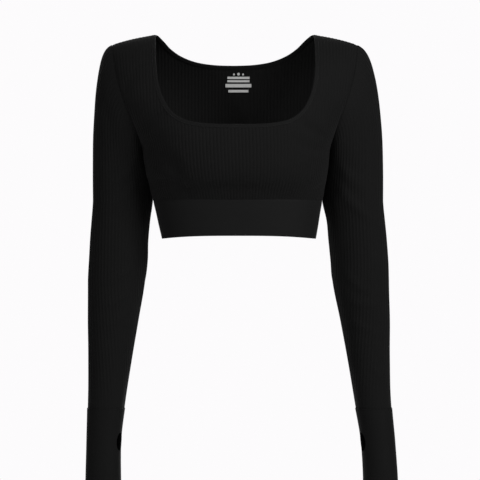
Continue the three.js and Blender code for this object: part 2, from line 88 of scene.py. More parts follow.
# Body levels from the hem to the shoulder seam: heights at the centre line and at the edge,
# then the depth, the oval's half width and the edge's half width, in front and behind.
LEVELS = np.array([
    [-301.5, -306, 84.5, 114.8, 114.8, 74, 114.8, 114.8],
    [-284, -286, 87, 118.9, 118.9, 75.5, 118.9, 118.9],
    [-266, -267, 90, 122.4, 122.4, 77.5, 122.4, 122.4],
    [-249, -249, 93, 126.3, 126.3, 80, 126.3, 126.3],
    [-238, -238, 101, 128.8, 128.8, 81.5, 128.8, 128.8],
    [-222, -222, 112.5, 132.2, 132.2, 84.5, 132.2, 132.2],
    [-200, -200, 119, 136.4, 136.4, 90.5, 136.4, 136.4],
    [-174, -172, 118.5, 140.3, 140.3, 97, 140.3, 140.3],
    [-152, -156, 115.5, 147.9, 144.2, 100.5, 153.9, 146.5],
    [-123, -132, 108.5, 161.6, 152.8, 102, 173, 157.5],
    [-88, -101, 95.5, 180.3, 165.5, 97.5, 194, 169.5],
    [-52, -66, 78, 189.2, 176, 85, 201, 178],
    [-22, -39.5, 54.5, 192.5, 181, 64, 199, 182],
    [-3.5, -23.5, 28.5, 191.5, 183.3, 35, 194, 183.5],
    [4.3, -16.3, 0, 192, 184, 0, 192, 184],
])
CENTRE_Z, EDGE_Z = 0, 1
HEM, BAND_TOP, UNDERARM, SHOULDER = 0, 3, 7, len(LEVELS) - 1
FACES = {
    "front": {"facing": -1, "power": 2.5, "depth": 2, "oval": 3, "edge": 4, "ribs": 41},
    "back": {"facing": 1, "power": 2.3, "depth": 5, "oval": 6, "edge": 7, "ribs": 37},
}

# How the body hangs: off its centre line below the chest, and turned a little
CENTRE_X = -2.2
LEAN_START = -120
LEAN = 0.0345
TURN = 0.03

# Neckline: half width and height, from the shoulder seam to the centre line
NECKLINE = {
    "front": np.array([
        [118.5, -1.2], [118, -29], [116.7, -55], [113.4, -79], [106.7, -100.5],
        [95.2, -119.6], [77.4, -132.3], [54, -138], [27, -140], [0, -140],
    ]),
    "back": np.array([
        [118.5, -1.2], [113.6, -2.2], [106, -7.8], [95, -18], [79, -27.8],
        [57, -35.5], [29.5, -39.5], [0, -40.5],
    ]),
}
NECK_STEPS = {"front": 120, "back": 96}
NECK_COVER = 3.0
NECK_BOTTOM = 40
BINDING_WIDTH = 6.5
BINDING_RAISE = 0.95
BINDING_DEPTH = 1.75

# Sleeve rings: height, inner and outer edge of the wearer's left and right, centre y, half depth
RINGS = np.array([
    [-249, 130.5, 221.5, 126, 215.4, 18, 49],
    [-279, 136.8, 224, 129.8, 217.3, 18.5, 48],
    [-309, 139.3, 227, 132.2, 219.7, 18, 46.5],
    [-339, 142.2, 229.6, 132.9, 221.7, 17.5, 45.3],
    [-369, 145.2, 230.8, 136.9, 223.5, 17, 44],
    [-429, 156.9, 232.1, 146.7, 223.5, 13, 40],
    [-489, 167.8, 232.1, 156.6, 222.9, 7, 35],
    [-549, 177.6, 233, 165.6, 222.6, 0, 30],
    [-609, 187.4, 237.4, 172.4, 223, -7, 26.5],
    [-671, 190.8, 241.1, 172.5, 223.9, -14, 26],
])
RING_POWER = 2.15
RING_SKEW = 0.15
UPPER_ARM_Z = -249
CUFF_TOP = -560
CUFF_END = -671
HOLE_Z = -609
HOLE_HALF_HEIGHT = 13.5
HOLE_HALF_WIDTH = 8.5
HOLE_ANGLE = math.radians(158)

# How the sleeve leaves the armhole, from the shoulder to the underarm: out, away, down,
# the start and end handles, and how far the end handle stands out
CAP_TOP = [0.965, 0, 0.26, 0.068, 0.88, 2]
CAP_BOTTOM = [-0.14, 0, 0.99, 0.25, 0.4, 0.3]
CAP = {
    "front": np.array([
        CAP_TOP,
        [0.84, -0.12, 0.52, 0.16, 0.68, 1],
        [0.66, -0.12, 0.74, 0.24, 0.52, 0],
        [0.3, 0, 0.95, 0.25, 0.42, 1],
        CAP_BOTTOM,
    ]),
    "back": np.array([
        CAP_TOP,
        [0.82, 0.2, 0.52, 0.16, 0.68, 1],
        [0.6, 0.22, 0.74, 0.24, 0.52, 0],
        [-0.1, 0.1, 0.97, 0.25, 0.42, -1.5],
        CAP_BOTTOM,
    ]),
}
SIDES = {"left": 1, "right": -1}

# Grids: steps along curves and tables, spacing of rows, and small steps for slopes
CURVE_STEPS = 150
ARMHOLE_STEPS = 90
LEVEL_STEPS = 260
BODY_ROW_SPACING = 4.1
SLEEVE_ROW_SPACING = 4.6
CAP_ROWS = 34
CAP_ROW_BIAS = 1.25
CAP_LENGTH = 60
DIFFERENCE = 0.01
NECK_DIFFERENCE = 0.5
RING_DIFFERENCE = 2
SEARCH_STEPS = 40
WELD = 1e-6
TINY = 1e-9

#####

Restate word for word only the lines running from the beginning of the data to the line holding "TURN = 0.03", both included.

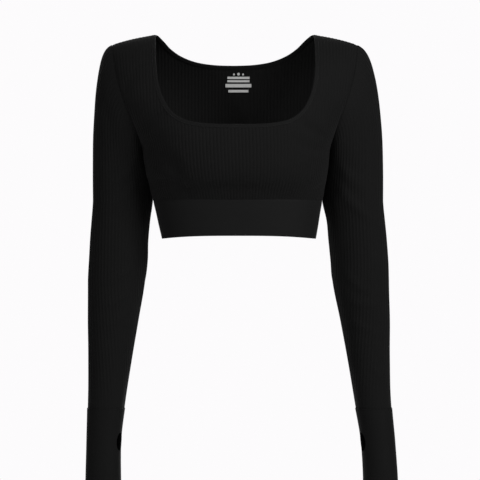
Continue the three.js and Blender code for this object: part 2, from line 88 of scene.py. More parts follow.
# Body levels from the hem to the shoulder seam: heights at the centre line and at the edge,
# then the depth, the oval's half width and the edge's half width, in front and behind.
LEVELS = np.array([
    [-301.5, -306, 84.5, 114.8, 114.8, 74, 114.8, 114.8],
    [-284, -286, 87, 118.9, 118.9, 75.5, 118.9, 118.9],
    [-266, -267, 90, 122.4, 122.4, 77.5, 122.4, 122.4],
    [-249, -249, 93, 126.3, 126.3, 80, 126.3, 126.3],
    [-238, -238, 101, 128.8, 128.8, 81.5, 128.8, 128.8],
    [-222, -222, 112.5, 132.2, 132.2, 84.5, 132.2, 132.2],
    [-200, -200, 119, 136.4, 136.4, 90.5, 136.4, 136.4],
    [-174, -172, 118.5, 140.3, 140.3, 97, 140.3, 140.3],
    [-152, -156, 115.5, 147.9, 144.2, 100.5, 153.9, 146.5],
    [-123, -132, 108.5, 161.6, 152.8, 102, 173, 157.5],
    [-88, -101, 95.5, 180.3, 165.5, 97.5, 194, 169.5],
    [-52, -66, 78, 189.2, 176, 85, 201, 178],
    [-22, -39.5, 54.5, 192.5, 181, 64, 199, 182],
    [-3.5, -23.5, 28.5, 191.5, 183.3, 35, 194, 183.5],
    [4.3, -16.3, 0, 192, 184, 0, 192, 184],
])
CENTRE_Z, EDGE_Z = 0, 1
HEM, BAND_TOP, UNDERARM, SHOULDER = 0, 3, 7, len(LEVELS) - 1
FACES = {
    "front": {"facing": -1, "power": 2.5, "depth": 2, "oval": 3, "edge": 4, "ribs": 41},
    "back": {"facing": 1, "power": 2.3, "depth": 5, "oval": 6, "edge": 7, "ribs": 37},
}

# How the body hangs: off its centre line below the chest, and turned a little
CENTRE_X = -2.2
LEAN_START = -120
LEAN = 0.0345
TURN = 0.03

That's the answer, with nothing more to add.